## Work to be completed
Select the lines that hold the word "with" and copy each one.

## Material for the task
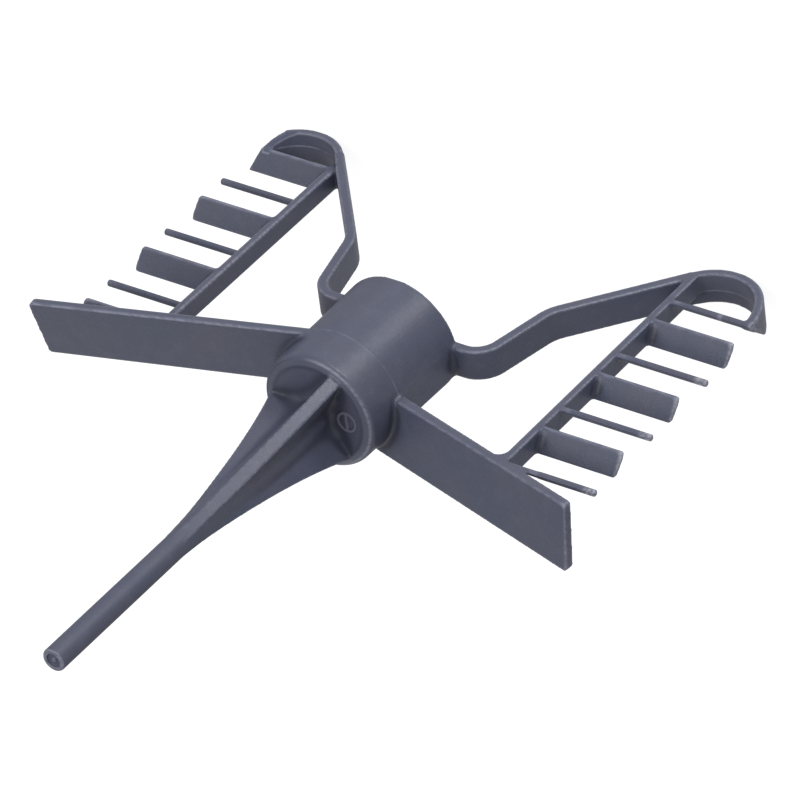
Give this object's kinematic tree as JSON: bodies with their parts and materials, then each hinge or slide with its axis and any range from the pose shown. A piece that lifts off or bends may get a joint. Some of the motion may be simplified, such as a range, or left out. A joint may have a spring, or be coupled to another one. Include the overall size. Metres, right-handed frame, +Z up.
{
  "type": "stirring paddle",
  "caption": "Moulded butterfly stirring paddle: hollow drive hub, finned stem, pitched blades, looped arms and combs of alternating thin and wide teeth.",
  "frame": {"origin": "centre of the hub's open mouth", "axes": "+Z up along the stem, +X towards the left wing, the wings' flat faces near the XZ plane"},
  "size_m": [0.1282, 0.0264, 0.1599],
  "materials": {
    "moulded_plastic": "fine satin moulded texture with lighter rubbed edges"
  },
  "bodies": {
    "root": {"arm_left": "moulded_plastic", "arm_right": "moulded_plastic", "blade_left": "moulded_plastic", "blade_right": "moulded_plastic", "hub_crown": "moulded_plastic", "hub_mark": "moulded_plastic", "hub_skirt": "moulded_plastic", "loop_left": "moulded_plastic", "loop_right": "moulded_plastic", "pin_tooth_left_1": "moulded_plastic", "pin_tooth_left_2": "moulded_plastic", "pin_tooth_left_3": "moulded_plastic", "pin_tooth_right_1": "moulded_plastic", "pin_tooth_right_2": "moulded_plastic", "pin_tooth_right_3": "moulded_plastic", "pin_tooth_right_4": "moulded_plastic", "spine_left": "moulded_plastic", "spine_right": "moulded_plastic", "stem_fin_1": "moulded_plastic", "stem_fin_2": "moulded_plastic", "stem_fin_3": "moulded_plastic", "stem_rod": "moulded_plastic", "wide_tooth_left_1": "moulded_plastic", "wide_tooth_left_2": "moulded_plastic", "wide_tooth_left_3": "moulded_plastic", "wide_tooth_left_4": "moulded_plastic", "wide_tooth_right_1": "moulded_plastic", "wide_tooth_right_2": "moulded_plastic", "wide_tooth_right_3": "moulded_plastic"}
  },
  "joints": []
}
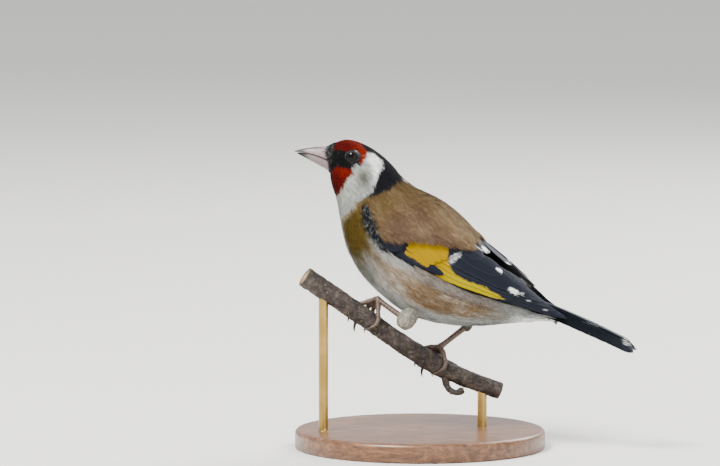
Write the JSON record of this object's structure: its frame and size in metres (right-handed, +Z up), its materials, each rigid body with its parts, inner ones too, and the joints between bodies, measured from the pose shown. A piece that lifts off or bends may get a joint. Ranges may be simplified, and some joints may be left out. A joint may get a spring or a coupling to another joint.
{
  "type": "european goldfinch",
  "caption": "Small finch with a conical bill and folded barred wings, gripping a short cut branch that two rods hold above a round base.",
  "frame": {"origin": "centre of the underside of the round base", "axes": "+X from the bird's head towards its tail, +Y to the bird's right, +Z up"},
  "size_m": [0.1092, 0.08, 0.0987],
  "materials": {
    "head_plumage": "short dense feathers, crimson face, white cheek and black crown",
    "neck_plumage": "short soft feathers, white throat and black nape band",
    "body_plumage": "soft brown back, buff flanks and whitish belly",
    "bill_horn": "smooth pinkish ivory horn, darker at the tip",
    "eye": "wet and glossy, nearly black",
    "flight_feathers": "smooth black vanes with a yellow band and white tips",
    "leg_scales": "horny scales, flesh brown",
    "bark": "thin grey brown bark with pale pores",
    "rod_brass": "drawn brass rod, satin",
    "base_wood": "turned hardwood, oiled"
  },
  "bodies": {
    "root": {"head": "head_plumage", "neck": "neck_plumage", "torso": "body_plumage", "thigh_left": "body_plumage", "thigh_right": "body_plumage", "bill_upper": "bill_horn", "bill_lower": "bill_horn", "eye_left": "eye", "eye_right": "eye", "wing_left": "flight_feathers", "wing_right": "flight_feathers", "tail": "flight_feathers", "shank_left": "leg_scales", "shank_right": "leg_scales", "foot_left": "leg_scales", "foot_right": "leg_scales", "stand_branch": "bark", "stand_rod_front": "rod_brass", "stand_rod_rear": "rod_brass", "stand_base": "base_wood"}
  },
  "joints": []
}
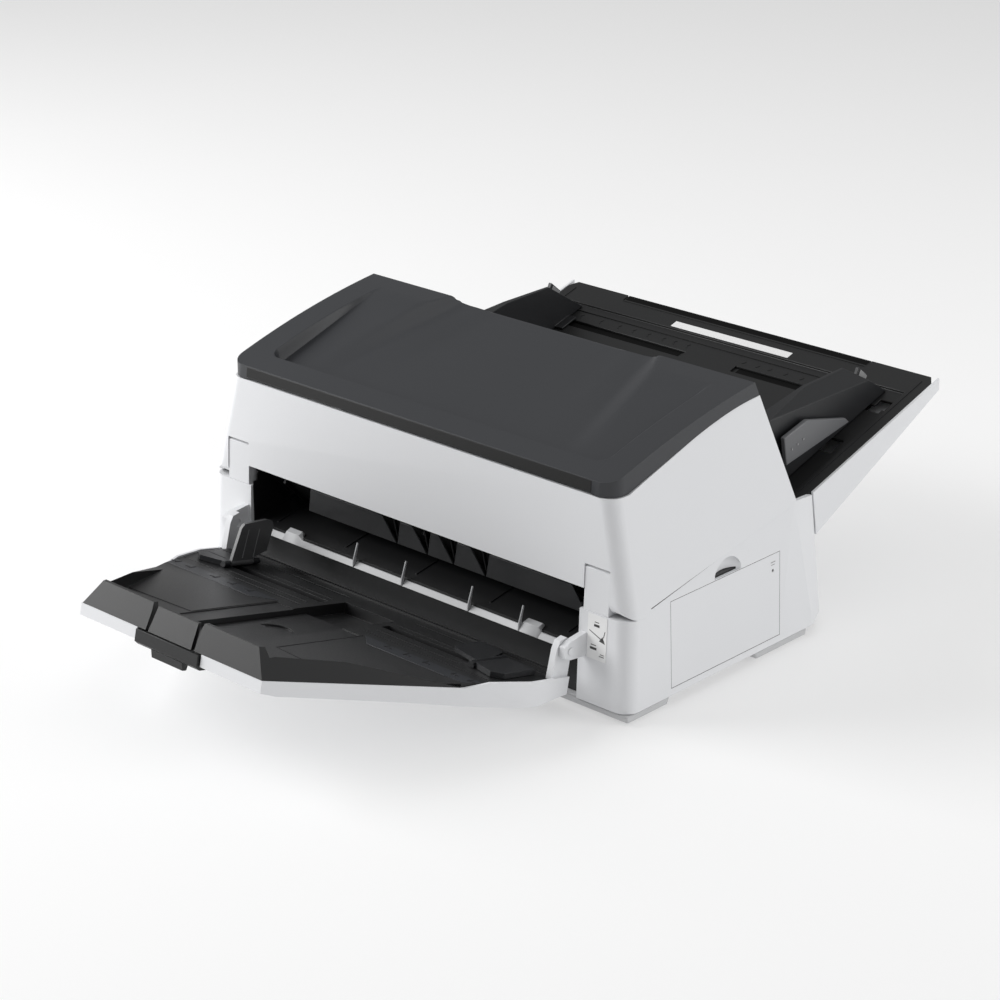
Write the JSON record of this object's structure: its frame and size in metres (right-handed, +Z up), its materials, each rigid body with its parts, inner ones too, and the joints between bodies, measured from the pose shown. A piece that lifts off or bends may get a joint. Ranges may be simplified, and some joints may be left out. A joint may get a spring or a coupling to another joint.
{
  "type": "sheet fed document scanner",
  "caption": "Desktop sheet fed scanner: rear input chute, hinged upper unit, straight roller path and a fold-up output tray.",
  "frame": {"origin": "centre of the overall footprint, on the surface the scanner stands on", "axes": "+X to the machine's right hand side seen from the output tray, +Y towards the input chute, +Z up"},
  "size_m": [0.432, 0.6311, 0.209],
  "materials": {
    "white_housing": "fine spark texture, cool light grey",
    "charcoal_top": "fine satin texture",
    "black_path": "fine texture, semi matte",
    "grey_parts": "smooth semi matte",
    "pan_grey": "textured, light grey",
    "dark_parts": "textured",
    "rubber_black": "matte",
    "roller_rubber": "ground",
    "steel": "bright zinc",
    "glass": "clear",
    "optics_case": "matte black",
    "circuit_board": "green resist",
    "pulley_plastic": "natural acetal"
  },
  "bodies": {
    "housing": {"base_pan": "pan_grey", "rubber_feet": "rubber_black", "right_cover": "white_housing", "left_cover": "white_housing", "rear_cover": "white_housing", "housing_screws": "steel", "front_columns": "white_housing", "inner_frames": "steel", "lower_guide": "black_path", "exit_bar": "grey_parts", "lower_glass": "glass", "lower_optics": "optics_case", "main_board": "circuit_board", "drive_motor": "optics_case", "drive_belt": "rubber_black", "power_inlet": "dark_parts", "usb_port": "steel", "operator_panel": "dark_parts", "display_window": "glass", "chute_tray": "black_path", "chute_shell": "white_housing"},
    "upper_unit": {"upper_cover": "white_housing", "top_cover": "charcoal_top", "fascia": "charcoal_top", "hinge_pins": "steel", "upper_guide": "black_path", "upper_glass": "glass", "upper_optics": "optics_case"},
    "motor_pulley": {"motor_pulley": "pulley_plastic"},
    "power_switch": {"power_switch": "dark_parts"},
    "right_door": {"right_door": "white_housing"},
    "left_door": {"left_door": "white_housing"},
    "pick_roller": {"pick_shaft": "steel", "pick_rollers": "roller_rubber"},
    "feed_roller": {"feed_shaft": "steel", "feed_rollers": "roller_rubber", "feed_pulley": "pulley_plastic"},
    "eject_roller": {"eject_shaft": "steel", "eject_rollers": "roller_rubber", "eject_pulley": "pulley_plastic"},
    "brake_roller": {"brake_rollers": "roller_rubber"},
    "upper_feed_roller": {"upper_feed_rollers": "roller_rubber"},
    "upper_eject_roller": {"upper_eject_rollers": "roller_rubber"},
    "chute_extension": {"chute_extension": "black_path"},
    "left_guide": {"left_guide": "black_path"},
    "right_guide": {"right_guide": "black_path"},
    "release_lever": {"release_lever": "grey_parts"},
    "stacker": {"stacker_shell": "white_housing", "stacker_tray": "black_path"},
    "stacker_extension": {"stacker_extension": "black_path"},
    "stacker_stopper": {"stacker_stopper": "black_path"},
    "left_stacker_guide": {"left_stacker_guide": "black_path"},
    "right_stacker_guide": {"right_stacker_guide": "black_path"},
    "left_stacker_fin": {"left_stacker_fin": "grey_parts"},
    "right_stacker_fin": {"right_stacker_fin": "grey_parts"},
    "power_button": {"power_button": "dark_parts"},
    "scan_button": {"scan_button": "dark_parts"},
    "menu_button": {"menu_button": "dark_parts"}
  },
  "joints": [
    {"name": "upper_open", "type": "hinge", "parent": "housing", "child": "upper_unit", "pos_m": [0, -0.0724, 0.0874], "axis": [1, 0, 0], "range_deg": [0, 60]},
    {"name": "stacker_fold", "type": "hinge", "parent": "housing", "child": "stacker", "pos_m": [0, -0.1014, 0.051], "axis": [1, 0, 0], "range_deg": [-70, 0]},
    {"name": "stacker_pull", "type": "slide", "parent": "stacker", "child": "stacker_extension", "axis": [0, -0.9744, 0.225], "range_m": [0, 0.12]},
    {"name": "stopper_fold", "type": "hinge", "parent": "stacker_extension", "child": "stacker_stopper", "pos_m": [0, -0.30812, 0.07491], "axis": [1, 0, 0], "range_deg": [-70, 0]},
    {"name": "left_stacker_guide_slide", "type": "slide", "parent": "stacker", "child": "left_stacker_guide", "axis": [1, 0, 0], "range_m": [-0.002, 0.085]},
    {"name": "right_stacker_guide_slide", "type": "slide", "parent": "stacker", "child": "right_stacker_guide", "axis": [1, 0, 0], "range_m": [-0.085, 0.002]},
    {"name": "left_fin_fold", "type": "hinge", "parent": "left_stacker_guide", "child": "left_stacker_fin", "pos_m": [-0.128, -0.13291, 0.03898], "axis": [0, 0.9744, -0.225], "range_deg": [0, 88.5]},
    {"name": "right_fin_raise", "type": "hinge", "parent": "right_stacker_guide", "child": "right_stacker_fin", "pos_m": [0.128, -0.13291, 0.03898], "axis": [0, 0.9744, -0.225], "range_deg": [0, 88.5]},
    {"name": "left_guide_slide", "type": "slide", "parent": "housing", "child": "left_guide", "axis": [1, 0, 0], "range_m": [-0.003, 0.118]},
    {"name": "right_guide_slide", "type": "slide", "parent": "housing", "child": "right_guide", "axis": [1, 0, 0], "range_m": [-0.11, 0.012]},
    {"name": "release_squeeze", "type": "hinge", "parent": "right_guide", "child": "release_lever", "pos_m": [0.165, 0.1906, 0.1212], "axis": [0, -0.9843, -0.1767], "range_deg": [0, 5], "stiffness_Nm_per_rad": 1},
    {"name": "chute_extension_pull", "type": "slide", "parent": "housing", "child": "chute_extension", "axis": [0, 0.9563, 0.2924], "range_m": [0, 0.06]},
    {"name": "right_door_open", "type": "hinge", "parent": "housing", "child": "right_door", "pos_m": [0.2157, 0.0236, 0.0134], "axis": [0, 1, 0], "range_deg": [0, 90]},
    {"name": "left_door_open", "type": "hinge", "parent": "housing", "child": "left_door", "pos_m": [-0.2157, 0.0236, 0.0134], "axis": [0, -1, 0], "range_deg": [0, 90]},
    {"name": "power_switch_rock", "type": "hinge", "parent": "housing", "child": "power_switch", "pos_m": [-0.086, 0.1458, 0.032], "axis": [1, 0, 0], "range_deg": [0, 12]},
    {"name": "feed_turn", "type": "hinge", "parent": "housing", "child": "feed_roller", "pos_m": [0, 0.05105, 0.06324], "axis": [1, 0, 0], "continuous": true},
    {"name": "eject_turn", "type": "hinge", "parent": "housing", "child": "eject_roller", "pos_m": [0, -0.02295, 0.04962], "axis": [1, 0, 0], "continuous": true},
    {"name": "motor_turn", "type": "hinge", "parent": "housing", "child": "motor_pulley", "pos_m": [0, 0.0116, 0.032], "axis": [1, 0, 0], "continuous": true},
    {"name": "pick_turn", "type": "hinge", "parent": "housing", "child": "pick_roller", "pos_m": [0, 0.08305, 0.06913], "axis": [1, 0, 0], "continuous": true},
    {"name": "brake_turn", "type": "hinge", "parent": "upper_unit", "child": "brake_roller", "pos_m": [0, 0.0801, 0.08516], "axis": [1, 0, 0], "continuous": true},
    {"name": "upper_feed_turn", "type": "hinge", "parent": "upper_unit", "child": "upper_feed_roller", "pos_m": [0, 0.0481, 0.07927], "axis": [1, 0, 0], "continuous": true},
    {"name": "upper_eject_turn", "type": "hinge", "parent": "upper_unit", "child": "upper_eject_roller", "pos_m": [0, -0.0259, 0.06565], "axis": [1, 0, 0], "continuous": true},
    {"name": "power_button_press", "type": "slide", "parent": "housing", "child": "power_button", "axis": [-1, 0, 0], "range_m": [0, 0.0012], "stiffness_N_per_m": 400},
    {"name": "scan_button_press", "type": "slide", "parent": "housing", "child": "scan_button", "axis": [-1, 0, 0], "range_m": [0, 0.0012], "stiffness_N_per_m": 400},
    {"name": "menu_button_press", "type": "slide", "parent": "housing", "child": "menu_button", "axis": [-1, 0, 0], "range_m": [0, 0.0012], "stiffness_N_per_m": 400}
  ],
  "couplings": [
    {"joint": "eject_turn", "follows": "feed_turn", "ratio": 1},
    {"joint": "motor_turn", "follows": "feed_turn", "ratio": 1.12},
    {"joint": "upper_feed_turn", "follows": "feed_turn", "ratio": -1.2857},
    {"joint": "upper_eject_turn", "follows": "feed_turn", "ratio": -1.2857}
  ]
}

## Written solution
Give this object's kinematic tree as JSON: bodies with their parts and materials, then each hinge or slide with its axis and any range from the pose shown. A piece that lifts off or bends may get a joint. Some of the motion may be simplified, such as a range, or left out. A joint may have a spring, or be coupled to another one. Include the overall size. Metres, right-handed frame, +Z up.
    "moulded_plastic": "fine satin moulded texture with lighter rubbed edges"
Write the JSON record of this object's structure: its frame and size in metres (right-handed, +Z up), its materials, each rigid body with its parts, inner ones too, and the joints between bodies, measured from the pose shown. A piece that lifts off or bends may get a joint. Ranges may be simplified, and some joints may be left out. A joint may get a spring or a coupling to another joint.
  "caption": "Small finch with a conical bill and folded barred wings, gripping a short cut branch that two rods hold above a round base.",
    "flight_feathers": "smooth black vanes with a yellow band and white tips",
    "bark": "thin grey brown bark with pale pores",
Write the JSON record of this object's structure: its frame and size in metres (right-handed, +Z up), its materials, each rigid body with its parts, inner ones too, and the joints between bodies, measured from the pose shown. A piece that lifts off or bends may get a joint. Ranges may be simplified, and some joints may be left out. A joint may get a spring or a coupling to another joint.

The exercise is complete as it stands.